Cogito ergo de seigle
C’était donc avant-hier et tout était normal, c’est-à-dire un quotidien juste stressant avec des envies légèrement contrariées et pas mal de lessives en retard. Mais quand même, j’avalais cette pilule et je n’avais plus besoin de pleurer. Lorsqu’on ne pleure plus, on ne se mouche plus, la température baisse, le front se dégage et la nuit est moins lourde, le corps tout entier s’allège. Plus reposée que la veille, j’arrive cette fois à hier et je retrouve mon cahier sous une épaisse couche de poussière.Cette histoire de distance entre les neurones est un bon prétexte pour sortir ma loupe et m’ouvrir le crâne.Je réfléchis bancal, ça glisse sur le côté et ça finit par tomber.A chaque fois que quelque chose a foiré dans ma vie, c’est parce que je prenais trop de temps sur ce fil tendu entre mes deux neurones. Pas tout à fait engourdie dans ce hamac, jamais vraiment détendue, toujours prête à tomber, toujours en équilibre entre ce qu’il faut faire ou pas, entre ce que mon instinct me dicte ou bien ma raison. Jamais sûre de moi, pardon d’exister. Ma pauvre fille tu vas arrêter de brasser l’air de ton fromage blanc !
A force je suis restée emmêlée dans les fils, ballottée, le doigt en l’air, les deux autres sur l’anse de la tasse à café, regardant passer mes erreurs, puis ma déprime, puis mes erreurs, puis d’autres envies. Ouf !
Enfin la petite pilule glisse dans l’estomac, je me glisse hors du filet. Comme dirait ma mère les gens qui réussissent dans la vie n’ont pas le temps de s’apitoyer sur leur sort. Bref ils n’ont pas le temps de se vautrer dans le hamac tendu entre leurs deux neurones. Eux. Ma mère a une idée assez précise des gens qui réussissent.
Finalement la pensée correcte est celle que j’assumerai, peu importe la bonne réponse, il suffit qu’à un moment donné je crois détenir la vérité, aussi fugitive soit-elle, celle qui mobilise toute mon énergie, pour que je dure comme le lapin de la pub, plus longtemps, la tasse de café avalée, le filet de bave séché, la mouche recrachée. L’essentiel c’est de ne pas s’ennuyer dirait mon père. Je ne m’ennuie pas papa.

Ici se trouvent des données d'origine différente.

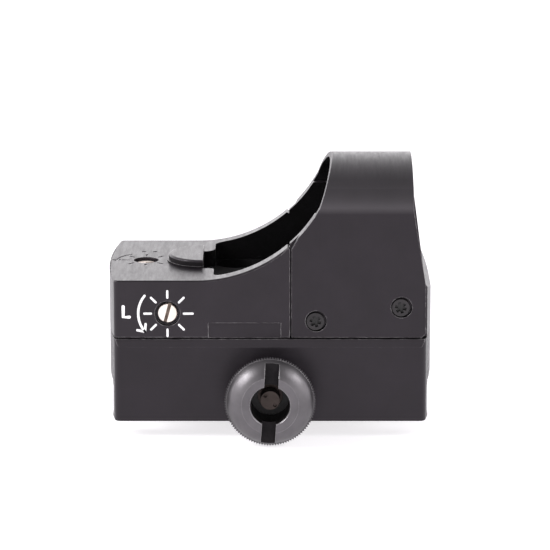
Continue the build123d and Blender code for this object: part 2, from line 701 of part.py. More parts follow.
def mount_blank():
    """Solid of the whole mount before it is split into base and jaw."""
    face = plan(HALF_L - MOUNT_INSET, HALF_W, 0.9)
    blank = extrude(Pos(0, 0, MOUNT_BOTTOM) * face, amount=SEAT_Z - MOUNT_BOTTOM)
    return fillet(blank.faces().sort_by(Axis.Z)[0].edges(), MOUNT_EDGE_R)


def side_profile(top):
    """(Y, Z) section of one side cheek on -Y, with its top bevel, rail wall and 45 degree lip."""
    bottom, bevel, lip = MOUNT_BOTTOM, 1.15, RAIL_BEVEL_Z - MOUNT_BOTTOM
    points = [
        (-HALF_W, bottom), (-HALF_W, top - bevel), (-HALF_W + 0.3, top), (SPLIT_Y, top),
        (SPLIT_Y, -0.2), (SPLIT_Y - 0.4, -0.6), (-RAIL_WALL_Y, -0.6), (-RAIL_WALL_Y, RAIL_BEVEL_Z),
        (-RAIL_WALL_Y + lip, bottom),
    ]
    outline = Plane((-BIG / 2, 0, 0), x_dir=(0, 1, 0), z_dir=(1, 0, 0))
    return extrude(outline * make_face(Polyline(*points, close=True)), amount=BIG, dir=(1, 0, 0))


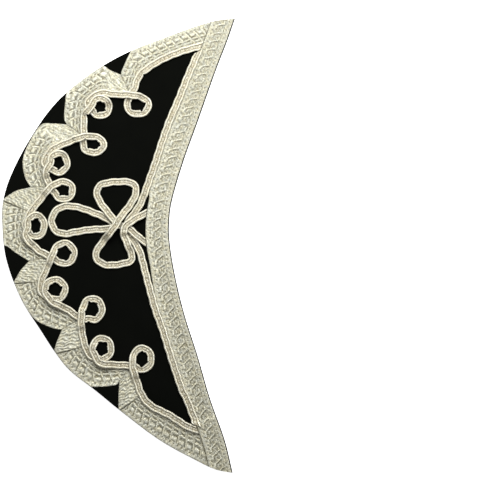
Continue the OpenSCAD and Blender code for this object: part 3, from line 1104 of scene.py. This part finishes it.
def studio():
    """Even pale light from all round, a soft lamp above the upper point, and the camera."""
    scene = bpy.context.scene
    world = bpy.data.worlds.new("pale_room")
    world.use_nodes = True
    background = world.node_tree.nodes["Background"]
    background.inputs["Color"].default_value = (1, 1, 1, 1)
    background.inputs["Strength"].default_value = ROOM_LIGHT
    scene.world = world
    soft_lamp("key_lamp", LAMP_PLACE, (0, 0, 0), LAMP_SIZE, LAMP_POWER)
    scene.view_settings.view_transform = "Standard"
    lens = bpy.data.cameras.new("photo_camera")
    lens.lens = LENS
    lens.sensor_width = SENSOR
    camera = bpy.data.objects.new("photo_camera", lens)
    camera.location = (*PHOTO_MIDDLE, PIXEL * PHOTO_SIDE * LENS / SENSOR + FACE_Z + LACE_LAYER)
    scene.collection.objects.link(camera)
    scene.camera = camera


# The shell

# The last two colours of each finish are painted shade for the hollows, with some tarnish
lace_finish = silver_thread(
    "silver_lace_thread", (0.92, 0.882, 0.67, 1), (0.87, 0.872, 0.75, 1),
    (0.13, 0.105, 0.04, 1), (0.115, 0.117, 0.09, 1),
)
braid_finish = silver_thread(
    "silver_braid_thread", (0.99, 0.94, 0.74, 1), (0.93, 0.92, 0.80, 1),
    (0.17, 0.12, 0.04, 1), (0.19, 0.16, 0.08, 1),
)

studio()
floor()
cloth_panel()
sewn_rail, side_rail = tucked_side()
edge_laid = laid_down(EDGE_ROUTE, (BORDER_START_WAY, BORDER_END_WAY), side_rail)
edge_laid[:, 2] += climb(edge_laid[:, 1] - CLIMB_LEAD)
knot_laid = laid_down(KNOT_ROUTE, (LOWER_TAIL_WAY, UPPER_TAIL_WAY), None, edge_laid)
border_laid = laid_down(border_route(), (UPPER_CORNER_WAY, LOWER_CORNER_WAY), lace_inner_edge)
outer_lace(lace_finish, side_rail, border_laid)
inner_lace(lace_finish, sewn_rail, side_rail, edge_laid)
braid("edge_cord_braid", "edge_braid", braid_finish, edge_laid, slack=0)
braid("knot_cord_braid", "knot_braid", braid_finish, knot_laid, slack=KNOT_SLACK)
braid("border_cord_braid", "border_braid", braid_finish, border_laid, slack=1)
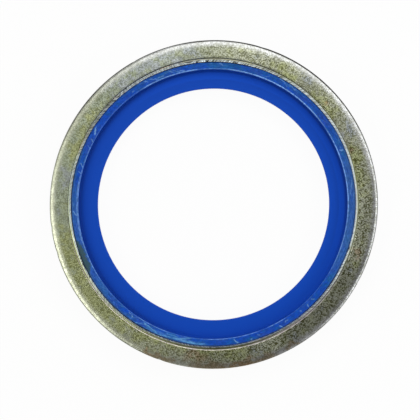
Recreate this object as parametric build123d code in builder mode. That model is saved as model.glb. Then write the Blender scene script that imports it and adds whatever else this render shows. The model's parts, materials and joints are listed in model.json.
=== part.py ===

J’ai simplement envie que la chantilly de mon cerveau ne pénalise pas la business woman que je dois être aussi. Parce que je ne vous ai pas dit, j’ai la mallette de cuir comme une cartouchière, j’ai mes problèmes et mes soucis financiers au fond du cœur, je flingue l’oreille attentive à coup de CA et de complaintes économiques, nos petits collègues partent fabriquer en Chine, oui ma bonne dame nous résistons parce que nous sommes un peu naïfs moins jeunes un chouïa utopistes, un peu cons sans doute, allez reviens j’aurais voulu être une artiste, je suis en solde tous les fins de mois, alors n’aies pas peur mon bon de commande est sélectif.
Petite pilule amère ou euphorisante, je fais un nœud là, vous voyez ? Le doigt dans la chantilly. Je fais une boule de tout ça et au panier mémère !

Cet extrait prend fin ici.